Mi padre escuchó el tema de Juan Cedrón infinitas veces, y un día que estaba especialmente comunicativo me contó: «Tú no lo sabes, pero esa canción habla de mí, de un tiempo y un lugar en donde fui feliz». ¿De ti? ¡Imposible! —le dije—. En 1930, cuando González Tuñón escribió su libro, tú no tendrías ni doce años… ¿cómo pudo anticipar el poeta lo que te iba a pasar?
—Ahí está el secreto de su poesía —prosiguió con ojos humedecidos—. Esa canción habla de mi historia con Margot, la mujer que conocí en Marsella cuando abandoné el campo de concentración de Arlès… Entonces yo era un joven revolucionario, curtido por la Guerra Civil y el exilio, y durante meses viví con ella en una pensión del puerto, pensando si volver o no a España… Finalmente regresé, dejando a un lado aquella efervescencia juvenil. No hubo revolución posible; el régimen de Franco nos obligó a guardar silencio. Y aunque llevo más de cuarenta años con tu madre, el recuerdo de Margot sigue vivo en mi cabeza. Todavía la veo caminar con su boina azul por los arrabales del puerto. Como dice la canción: «Yo he conocido un puerto. Y decir yo he conocido, es decir: algo ha muerto».
Ahora soy yo quien escucha a menudo al Cuarteto Cedrón y lee la poesía que Tuñón escribió hace noventa años: una poesía que habla de barrios marítimos y circos, de feriantes y tabernas, de la flor de la aventura, el vino y las rosas. Esos son también mis temas. Y junto a esa exaltación del presente, del viaje, de la ligereza y de la ciudad, la poesía de González Tuñón se desliza también hacia el compromiso político, su hartazgo frente a la cultura burguesa y, por qué no decirlo, hacia su amor a la guerra: «Como Ernesto Psichari yo amo la guerra —escribió—, pero la guerra que trae la Revolución4».
[1] Cuarteto Cedrón: De Argentina. Polydor -2480 143, París, 1974.
[2] “Sale a las 8 de la noche”, del libro Miércoles de ceniza (1928).
[3] Raúl González Tuñón: La calle del agujero en la media. Ediciones La Rosa Blindada. Buenos Aires, 1965.

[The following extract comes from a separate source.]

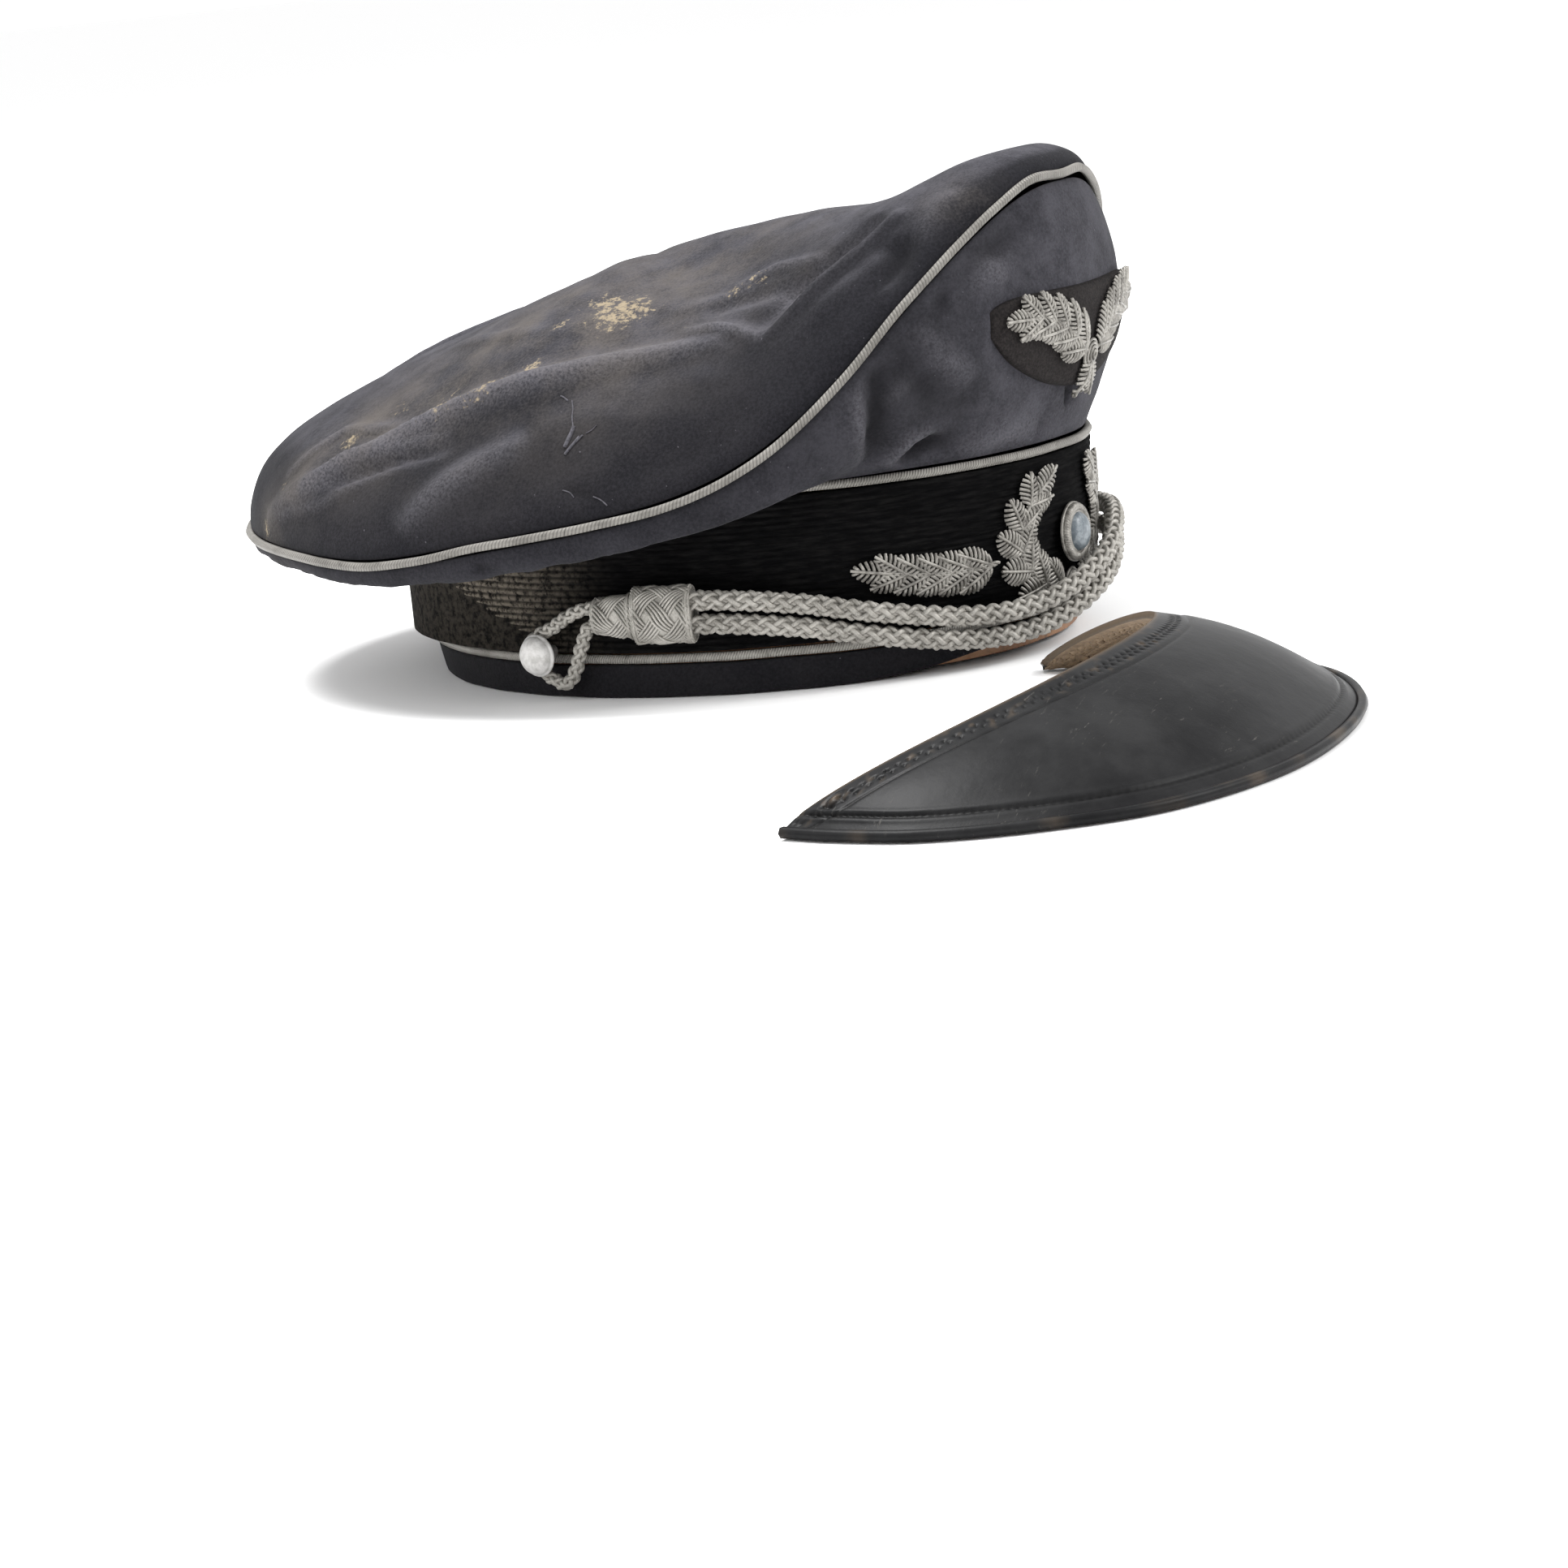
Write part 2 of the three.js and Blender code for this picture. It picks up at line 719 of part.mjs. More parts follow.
// Two leafy branches that rise either side of the boss, joined at the foot.
function wreath() {
  const branch = (side) => (along) => {
    const turn = radians(-90 + side * (4 + 132 * along));
    return [wreathWidth / 2 * Math.cos(turn), wreathHeight / 2 * Math.sin(turn)];
  };
  const pieces = [...sprig(branch(1), 4, 40, 1.15), ...sprig(branch(-1), 4, 40, 1.15)];
  pieces.push(knot(wreathKnot, wreathKnotRise - wreathHeight / 2));
  return wrapped(joined(pieces), onBand(wreathLift));
}

// A long leafy frond lying along the band beside the wreath.
function frond(side) {
  const start = wreathWidth / 2 + frondGap;
  const line = (along) => [
    side * (start + frondLength * along),
    -frondDrop - frondSag * along + frondRise * along ** 2,
  ];
  return wrapped(joined(sprig(line, 3, 28, 1.05)), onBand(wreathLift));
}

function crownSpray() {
  const line = (side) => (along) => [
    side * (sprayKnot / 3 + (sprayWidth / 2 - leafLength) * along),
    -sprayDrop + sprayRise * Math.sin(Math.PI / 2 * along),
  ];
  const pieces = [...sprig(line(1), 4, 34, 1), ...sprig(line(-1), 4, 34, 1)];
  pieces.push(leaf(0, -sprayDrop, -72, 1.05), leaf(0, -sprayDrop, -108, 1.05));
  pieces.push(knot(sprayKnot, -sprayDrop));
  const place = (x, y, z) => onCrown(x, y, z + patchWall + clearance);
  return wrapped(joined(pieces), place);
}

// Cloth patch under the spray, an oval with its middle dipped.
function crownPatch() {
  const across = 10;
  const tall = 4;
  const rows = [];
  for (let i = 0; i <= across; i += 1) {
    const s = 2 * i / across - 1;
    const half = patchHeight / 2 * Math.sqrt(1 - patchEnds * s * s);
    const middle = patchDip * s * s - patchSink;
    const ring = [];
    for (let k = 0; k <= tall; k += 1) {
      ring.push(onCrown(s * patchWidth / 2, middle + half * (2 * k / tall - 1), patchWall));
    }
    for (let k = tall; k >= 0; k -= 1) {
      ring.push(onCrown(s * patchWidth / 2, middle + half * (2 * k / tall - 1), 0));
    }
    rows.push(ring);
  }
  return cappedGrid(rows);
}

// A closed body from rings of points, with its first and last rings closed by flat fans.
function cappedGrid(rows) {
  const around = rows[0].length;
  const points = rows.flat();
  const faces = [];
  for (let i = 0; i < rows.length - 1; i += 1) {
    for (let j = 0; j < around; j += 1) {
      const k = (j + 1) % around;
      const a = i * around;
      const b = a + around;
      faces.push(a + j, a + k, b + k, a + j, b + k, b + j);
    }
  }
  const half = around / 2;
  const end = (rows.length - 1) * around;
  for (let j = 0; j < half - 1; j += 1) {
    const k = around - 1 - j;
    faces.push(j, k, k - 1, j, k - 1, j + 1);
    faces.push(end + j, end + k - 1, end + k, end + j, end + j + 1, end + k - 1);
  }
  const geometry = new THREE.BufferGeometry().setFromPoints(points);
  geometry.setIndex(faces);
  return facingOut(geometry);
}

function bossRim() {
  const outer = bossDiameter / 2;
  const inner = outer - bossRimWall;
  const outline = [
    [inner, 0],
    [outer, 0],
    [outer, bossWall],
    [outer - bossRimEdge, bossRimHeight],
    [inner, bossWall],
    [inner, 0],
  ];
  return new THREE.LatheGeometry(outline.map(([x, y]) => new THREE.Vector2(x, y)), 16);
}

function boss() {
  const radius = bossDiameter / 2 - bossRimWall - clearance;
  const outline = [
    [0, 0],
    [radius, 0],
    [radius, bossWall],
    [radius * 0.8, bossDepth * 0.72],
    [radius * 0.45, bossDepth * 0.94],
    [0, bossDepth],
  ];
  return new THREE.LatheGeometry(outline.map(([x, y]) => new THREE.Vector2(x, y)), 16);
}

// The peak's plan from tip to tip: s runs from -1 to 1.
const peakOutline = [
  ...peakRows.map((row) => ({ s: -row.s, side: -row.side, forward: row.forward })),
  ...peakRows.slice(0, -1).reverse(),
];

// The peak's middle surface: s between its tips, t from its inner to its outer edge.
function peakPoint(s, t) {
  const along = THREE.MathUtils.clamp(s, -1, 1);
  const half = peakSpan / 2;
  const radius = (half * half + peakSagitta * peakSagitta) / (2 * peakSagitta);
  const turn = along * Math.atan2(half, radius - peakSagitta);
  const raised = peakLift * (1 - along * along) ** peakArch;
  const inner = new THREE.Vector3(
    radius * Math.sin(turn),
    radius - peakSagitta - radius * Math.cos(turn),
    rimDiameter / 2 + peakTipGap + raised,
  );
  const outer = new THREE.Vector3(
    half * read(peakOutline, 's', 'side', along),
    -(peakSagitta + peakDepth) * read(peakOutline, 's', 'forward', along),
    rimDiameter / 2,
  );
  const point = inner.lerp(outer, t);
  point.z += peakDome * Math.sin(Math.PI * t) * (1 - along * along);
  return point;
}

function peak() {
  const rows = [];
  for (let i = 0; i <= peakSteps; i += 1) {
    const s = 2 * i / peakSteps - 1;
    rows.push(wallSection(peakPoint, s, slopeStep, [0, 0.18, 0.4, 0.62, 0.82, 1], peakWall, -1));
  }
  return cappedGrid(rows);
}

function peakRim() {
  const points = [];
  for (let i = 0; i <= rimPoints; i += 1) {
    const s = 2 * i / rimPoints - 1;
    const edge = peakPoint(s, 1);
    const along = peakPoint(s + slopeStep, 1).sub(peakPoint(s - slopeStep, 1)).setZ(0).normalize();
    const out = new THREE.Vector3().crossVectors(up, along).negate();
    edge.addScaledVector(out, rimDiameter / 2 + rimGap);
    points.push(edge.setZ(rimDiameter / 2));
  }
  return cord(points, rimDiameter, rimSteps, 6);
}

function finish(colour, roughness, metalness) {
  return new THREE.MeshStandardMaterial({ color: colour, roughness, metalness });
}

const wool = finish(0x474852, 0.95, 0);
const piping = finish(0xa9a79e, 0.55, 0.3);
const ribbed = finish(0x1b1a19, 0.9, 0);
const leather = finish(0x7a4a2c, 0.7, 0);
const silverCord = finish(0xa5a39d, 0.5, 0.4);
const silverWire = finish(0x9c9a94, 0.45, 0.5);
const patchCloth = finish(0x3a3533, 0.95, 0);
const satinMetal = finish(0xc9c9c6, 0.35, 0.9);
const enamel = finish(0x6d7a84, 0.4, 0.1);
const lacquer = finish(0x232427, 0.45, 0);

function piece(name, geometry, material) {
  const mesh = new THREE.Mesh(geometry, material);
  mesh.name = name;
  return mesh;
}

const cap = new THREE.Group();
cap.add(
  piece('crown_top', crownTop(), wool),
  piece('crown_side', crownSide(), wool),
  piece('crown_piping', pipingRing((angle) => (
    edgePoint(angle).addScaledVector(crownNormal(angle), pipingProud))), piping),
  piece('band_top_piping', bandPiping(topPipingLift), piping),
  piece('cap_band', wallRing(() => bandFoot, bandTop, 0, bandWall), ribbed),
  piece('band_foot_piping', bandPiping(lowPipingLift), piping),
  piece('hem', wallRing(archLift, hemHeight, 0, bandWall), wool),
  piece('sweatband', sweatband(), leather),
  piece('chin_cord_upper', strand(1), silverCord),
  piece('chin_cord_lower', strand(-1), silverCord),
);

for (const [name, side] of [['right', 1], ['left', -1]]) {
  const slideLift = strapRows[1].lift;
  const slideOff = strapRows[1].off;
  const bigAt = slideAt + slideTurn(bigSlideLength / 2);
  const smallAt = slideAt + slideTurn(bigSlideLength + clearance + smallSlideLength / 2);
  const bigSleeve = sleeve(bigSlideLength, strandDiameter, bigSlidePlay);
  const smallSleeve = sleeve(smallSlideLength, loopDiameter, smallSlidePlay);
  const bigSlide = piece('big_slide_' + name, bigSleeve, silverCord);
  const smallSlide = piece('small_slide_' + name, smallSleeve, silverCord);
  cap.add(
    seatOnBand(bigSlide, side * bigAt, slideLift, slideOff),
    seatOnBand(smallSlide, side * smallAt, slideLift, slideOff),
    piece('button_loop_' + name, buttonLoop(side), silverCord),
    seatOnBand(piece('button_' + name, button(), satinMetal), side * buttonAt, buttonLift, 0),
    piece('frond_' + name, frond(-side), silverWire),
  );
}

const standing = (geometry) => geometry.rotateX(Math.PI);
const bandSlope = (bandFlare + frontLean) / bandTop;
const bossSeat = offBand(0, wreathLift - bossDrop, clearance + bossDiameter / 2 * bandSlope);
const rimMesh = piece('boss_rim', standing(bossRim()), silverWire);
const bossMesh = piece('boss', standing(boss()), enamel);
rimMesh.position.copy(bossSeat);
bossMesh.position.copy(bossSeat);
cap.add(
  piece('band_wreath', wreath(), silverWire),
  piece('crown_patch', crownPatch(), patchCloth),
  piece('crown_spray', crownSpray(), silverWire),
  rimMesh,
  bossMesh,
);

const loosePeak = new THREE.Group();
loosePeak.add(piece('peak', peak(), lacquer), piece('peak_rim', peakRim(), lacquer));
loosePeak.position.set(-peakRight, -peakForward, 0);
loosePeak.rotation.z = radians(peakTurn);

const whole = new THREE.Group();
whole.add(cap, loosePeak);
const middle = new THREE.Box3().setFromObject(whole, true).getCenter(new THREE.Vector3());
whole.position.set(-middle.x, -middle.y, 0);

export default whole;
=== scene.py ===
import math

import bmesh
import bpy
import numpy as np
from mathutils import Matrix, Vector, noise
from mathutils.bvhtree import BVHTree


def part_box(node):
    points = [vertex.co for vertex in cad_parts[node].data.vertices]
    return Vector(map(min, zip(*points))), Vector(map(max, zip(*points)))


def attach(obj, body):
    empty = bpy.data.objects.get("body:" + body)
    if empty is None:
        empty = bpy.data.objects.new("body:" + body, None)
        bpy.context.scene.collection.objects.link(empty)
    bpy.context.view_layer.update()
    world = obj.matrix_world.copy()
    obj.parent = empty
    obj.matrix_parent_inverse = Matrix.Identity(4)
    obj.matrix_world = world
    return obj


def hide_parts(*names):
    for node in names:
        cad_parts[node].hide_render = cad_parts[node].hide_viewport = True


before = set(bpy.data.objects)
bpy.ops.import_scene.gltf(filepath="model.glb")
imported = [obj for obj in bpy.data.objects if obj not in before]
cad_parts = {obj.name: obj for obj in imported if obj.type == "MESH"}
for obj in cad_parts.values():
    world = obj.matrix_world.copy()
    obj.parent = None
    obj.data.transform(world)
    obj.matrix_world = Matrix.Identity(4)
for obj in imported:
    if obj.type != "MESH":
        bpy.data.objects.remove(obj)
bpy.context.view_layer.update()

mm = 0.001
body = "root"


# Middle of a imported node
def middleOf(node):
    low, high = (Vector(corner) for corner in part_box(node))
    return (low + high) / 2


# The cap's own frame: its origin is the middle of the head opening, on the floor
capMiddle = middleOf("sweatband")


def atCap(x, y, z):
    return Vector((capMiddle.x + x * mm, capMiddle.y + y * mm, z * mm))


# Camera at the photograph's angle, found from the cap's outline. Pixels are of a 1932 square
cameraFit = {
    "azimuth": -60,
    "elevation": 7,
    "roll": -5.9,
    "distance": 1300,
    "aim": (0, 10, 60),
    "aimPixel": (882.6, 549.8),
    "pixelsPerMm": 4.04,
    "frameSize": 1932,
    "sensor": 36,
}


def cameraAxes(fit):
    turn, tilt, roll = (math.radians(fit[key]) for key in ("azimuth", "elevation", "roll"))
    back = Vector((math.sin(turn) * math.cos(tilt), -math.cos(turn) * math.cos(tilt), math.sin(tilt)))
    across = Vector((math.cos(turn), math.sin(turn), 0))
    above = back.cross(across)
    right = across * math.cos(roll) + above * math.sin(roll)
    top = above * math.cos(roll) - across * math.sin(roll)
    place = atCap(*fit["aim"]) + back * fit["distance"] * mm
    focal = fit["pixelsPerMm"] * fit["distance"]
    offRight = fit["aimPixel"][0] - fit["frameSize"] / 2
    offDown = fit["aimPixel"][1] - fit["frameSize"] / 2
    back = (back * focal + right * offRight - top * offDown).normalized()
    right = (right - back * right.dot(back)).normalized()
    return place, right, back.cross(right), back, focal


cameraPlace, cameraRight, cameraTop, cameraBack, cameraFocal = cameraAxes(cameraFit)


def addObject(name, data):
    made = bpy.data.objects.new(name, data)
    bpy.context.collection.objects.link(made)
    return made


# A seat at a place, with its X, Y and Z along three directions
def seatAt(place, *directions):
    return Matrix.Translation(place) @ Matrix(directions).transposed().to_4x4()


def placeCamera():
    data = bpy.data.cameras.new("camera")
    data.sensor_width = cameraFit["sensor"]
    data.lens = cameraFocal / cameraFit["frameSize"] * cameraFit["sensor"]
    data.clip_start = 0.05
    data.clip_end = 20
    camera = addObject("camera", data)
    camera.matrix_world = seatAt(cameraPlace, cameraRight, cameraTop, cameraBack)
    bpy.context.scene.camera = camera


# Where the line of sight through a pixel of the photograph meets a surface
def atPixel(surface, x, y):
    half = cameraFit["frameSize"] / 2
    ray = cameraRight * (x - half) - cameraTop * (y - half) - cameraBack * cameraFocal
    return surface.ray_cast(cameraPlace, ray.normalized())[0]


# Shader sums are written as expressions on sockets
class Socket:
    def __init__(self, finish, socket):
        self.finish = finish
        self.socket = socket

    def __add__(self, other):
        return self.finish.maths("ADD", self, other)

    def __radd__(self, other):
        return self.finish.maths("ADD", other, self)

    def __sub__(self, other):
        return self.finish.maths("SUBTRACT", self, other)

    def __rsub__(self, other):
        return self.finish.maths("SUBTRACT", other, self)

    def __mul__(self, other):
        return self.finish.maths("MULTIPLY", self, other)

    def __rmul__(self, other):
        return self.finish.maths("MULTIPLY", other, self)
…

[4] Esta frase pertenece al poema “Brigadas de choque”, un texto que le valió a Raúl González Tuñón dos años de cárcel, de los que se libró exiliándose a España y luego a Chile. En ese extenso poema, González Tuñón se propone «dar a la dialéctica materialista el vuelo lírico de nuestra fantasía». “Brigadas de choque” debería haber formado parte del poemario Todos bailan. Los poemas de Juancito Caminador (1935), pero, en aquellas fechas, el proceso contra el poeta estaba abierto y el texto tuvo que ser retirado. Hoy no es fácil dar con él. Ni siquiera aparece en la antología del autor que acaba de publicar la colección Visor de poesía: La música amontonada del mundo. Antología poética de Raúl González Tuñón. Visor Libros, Madrid, 2021.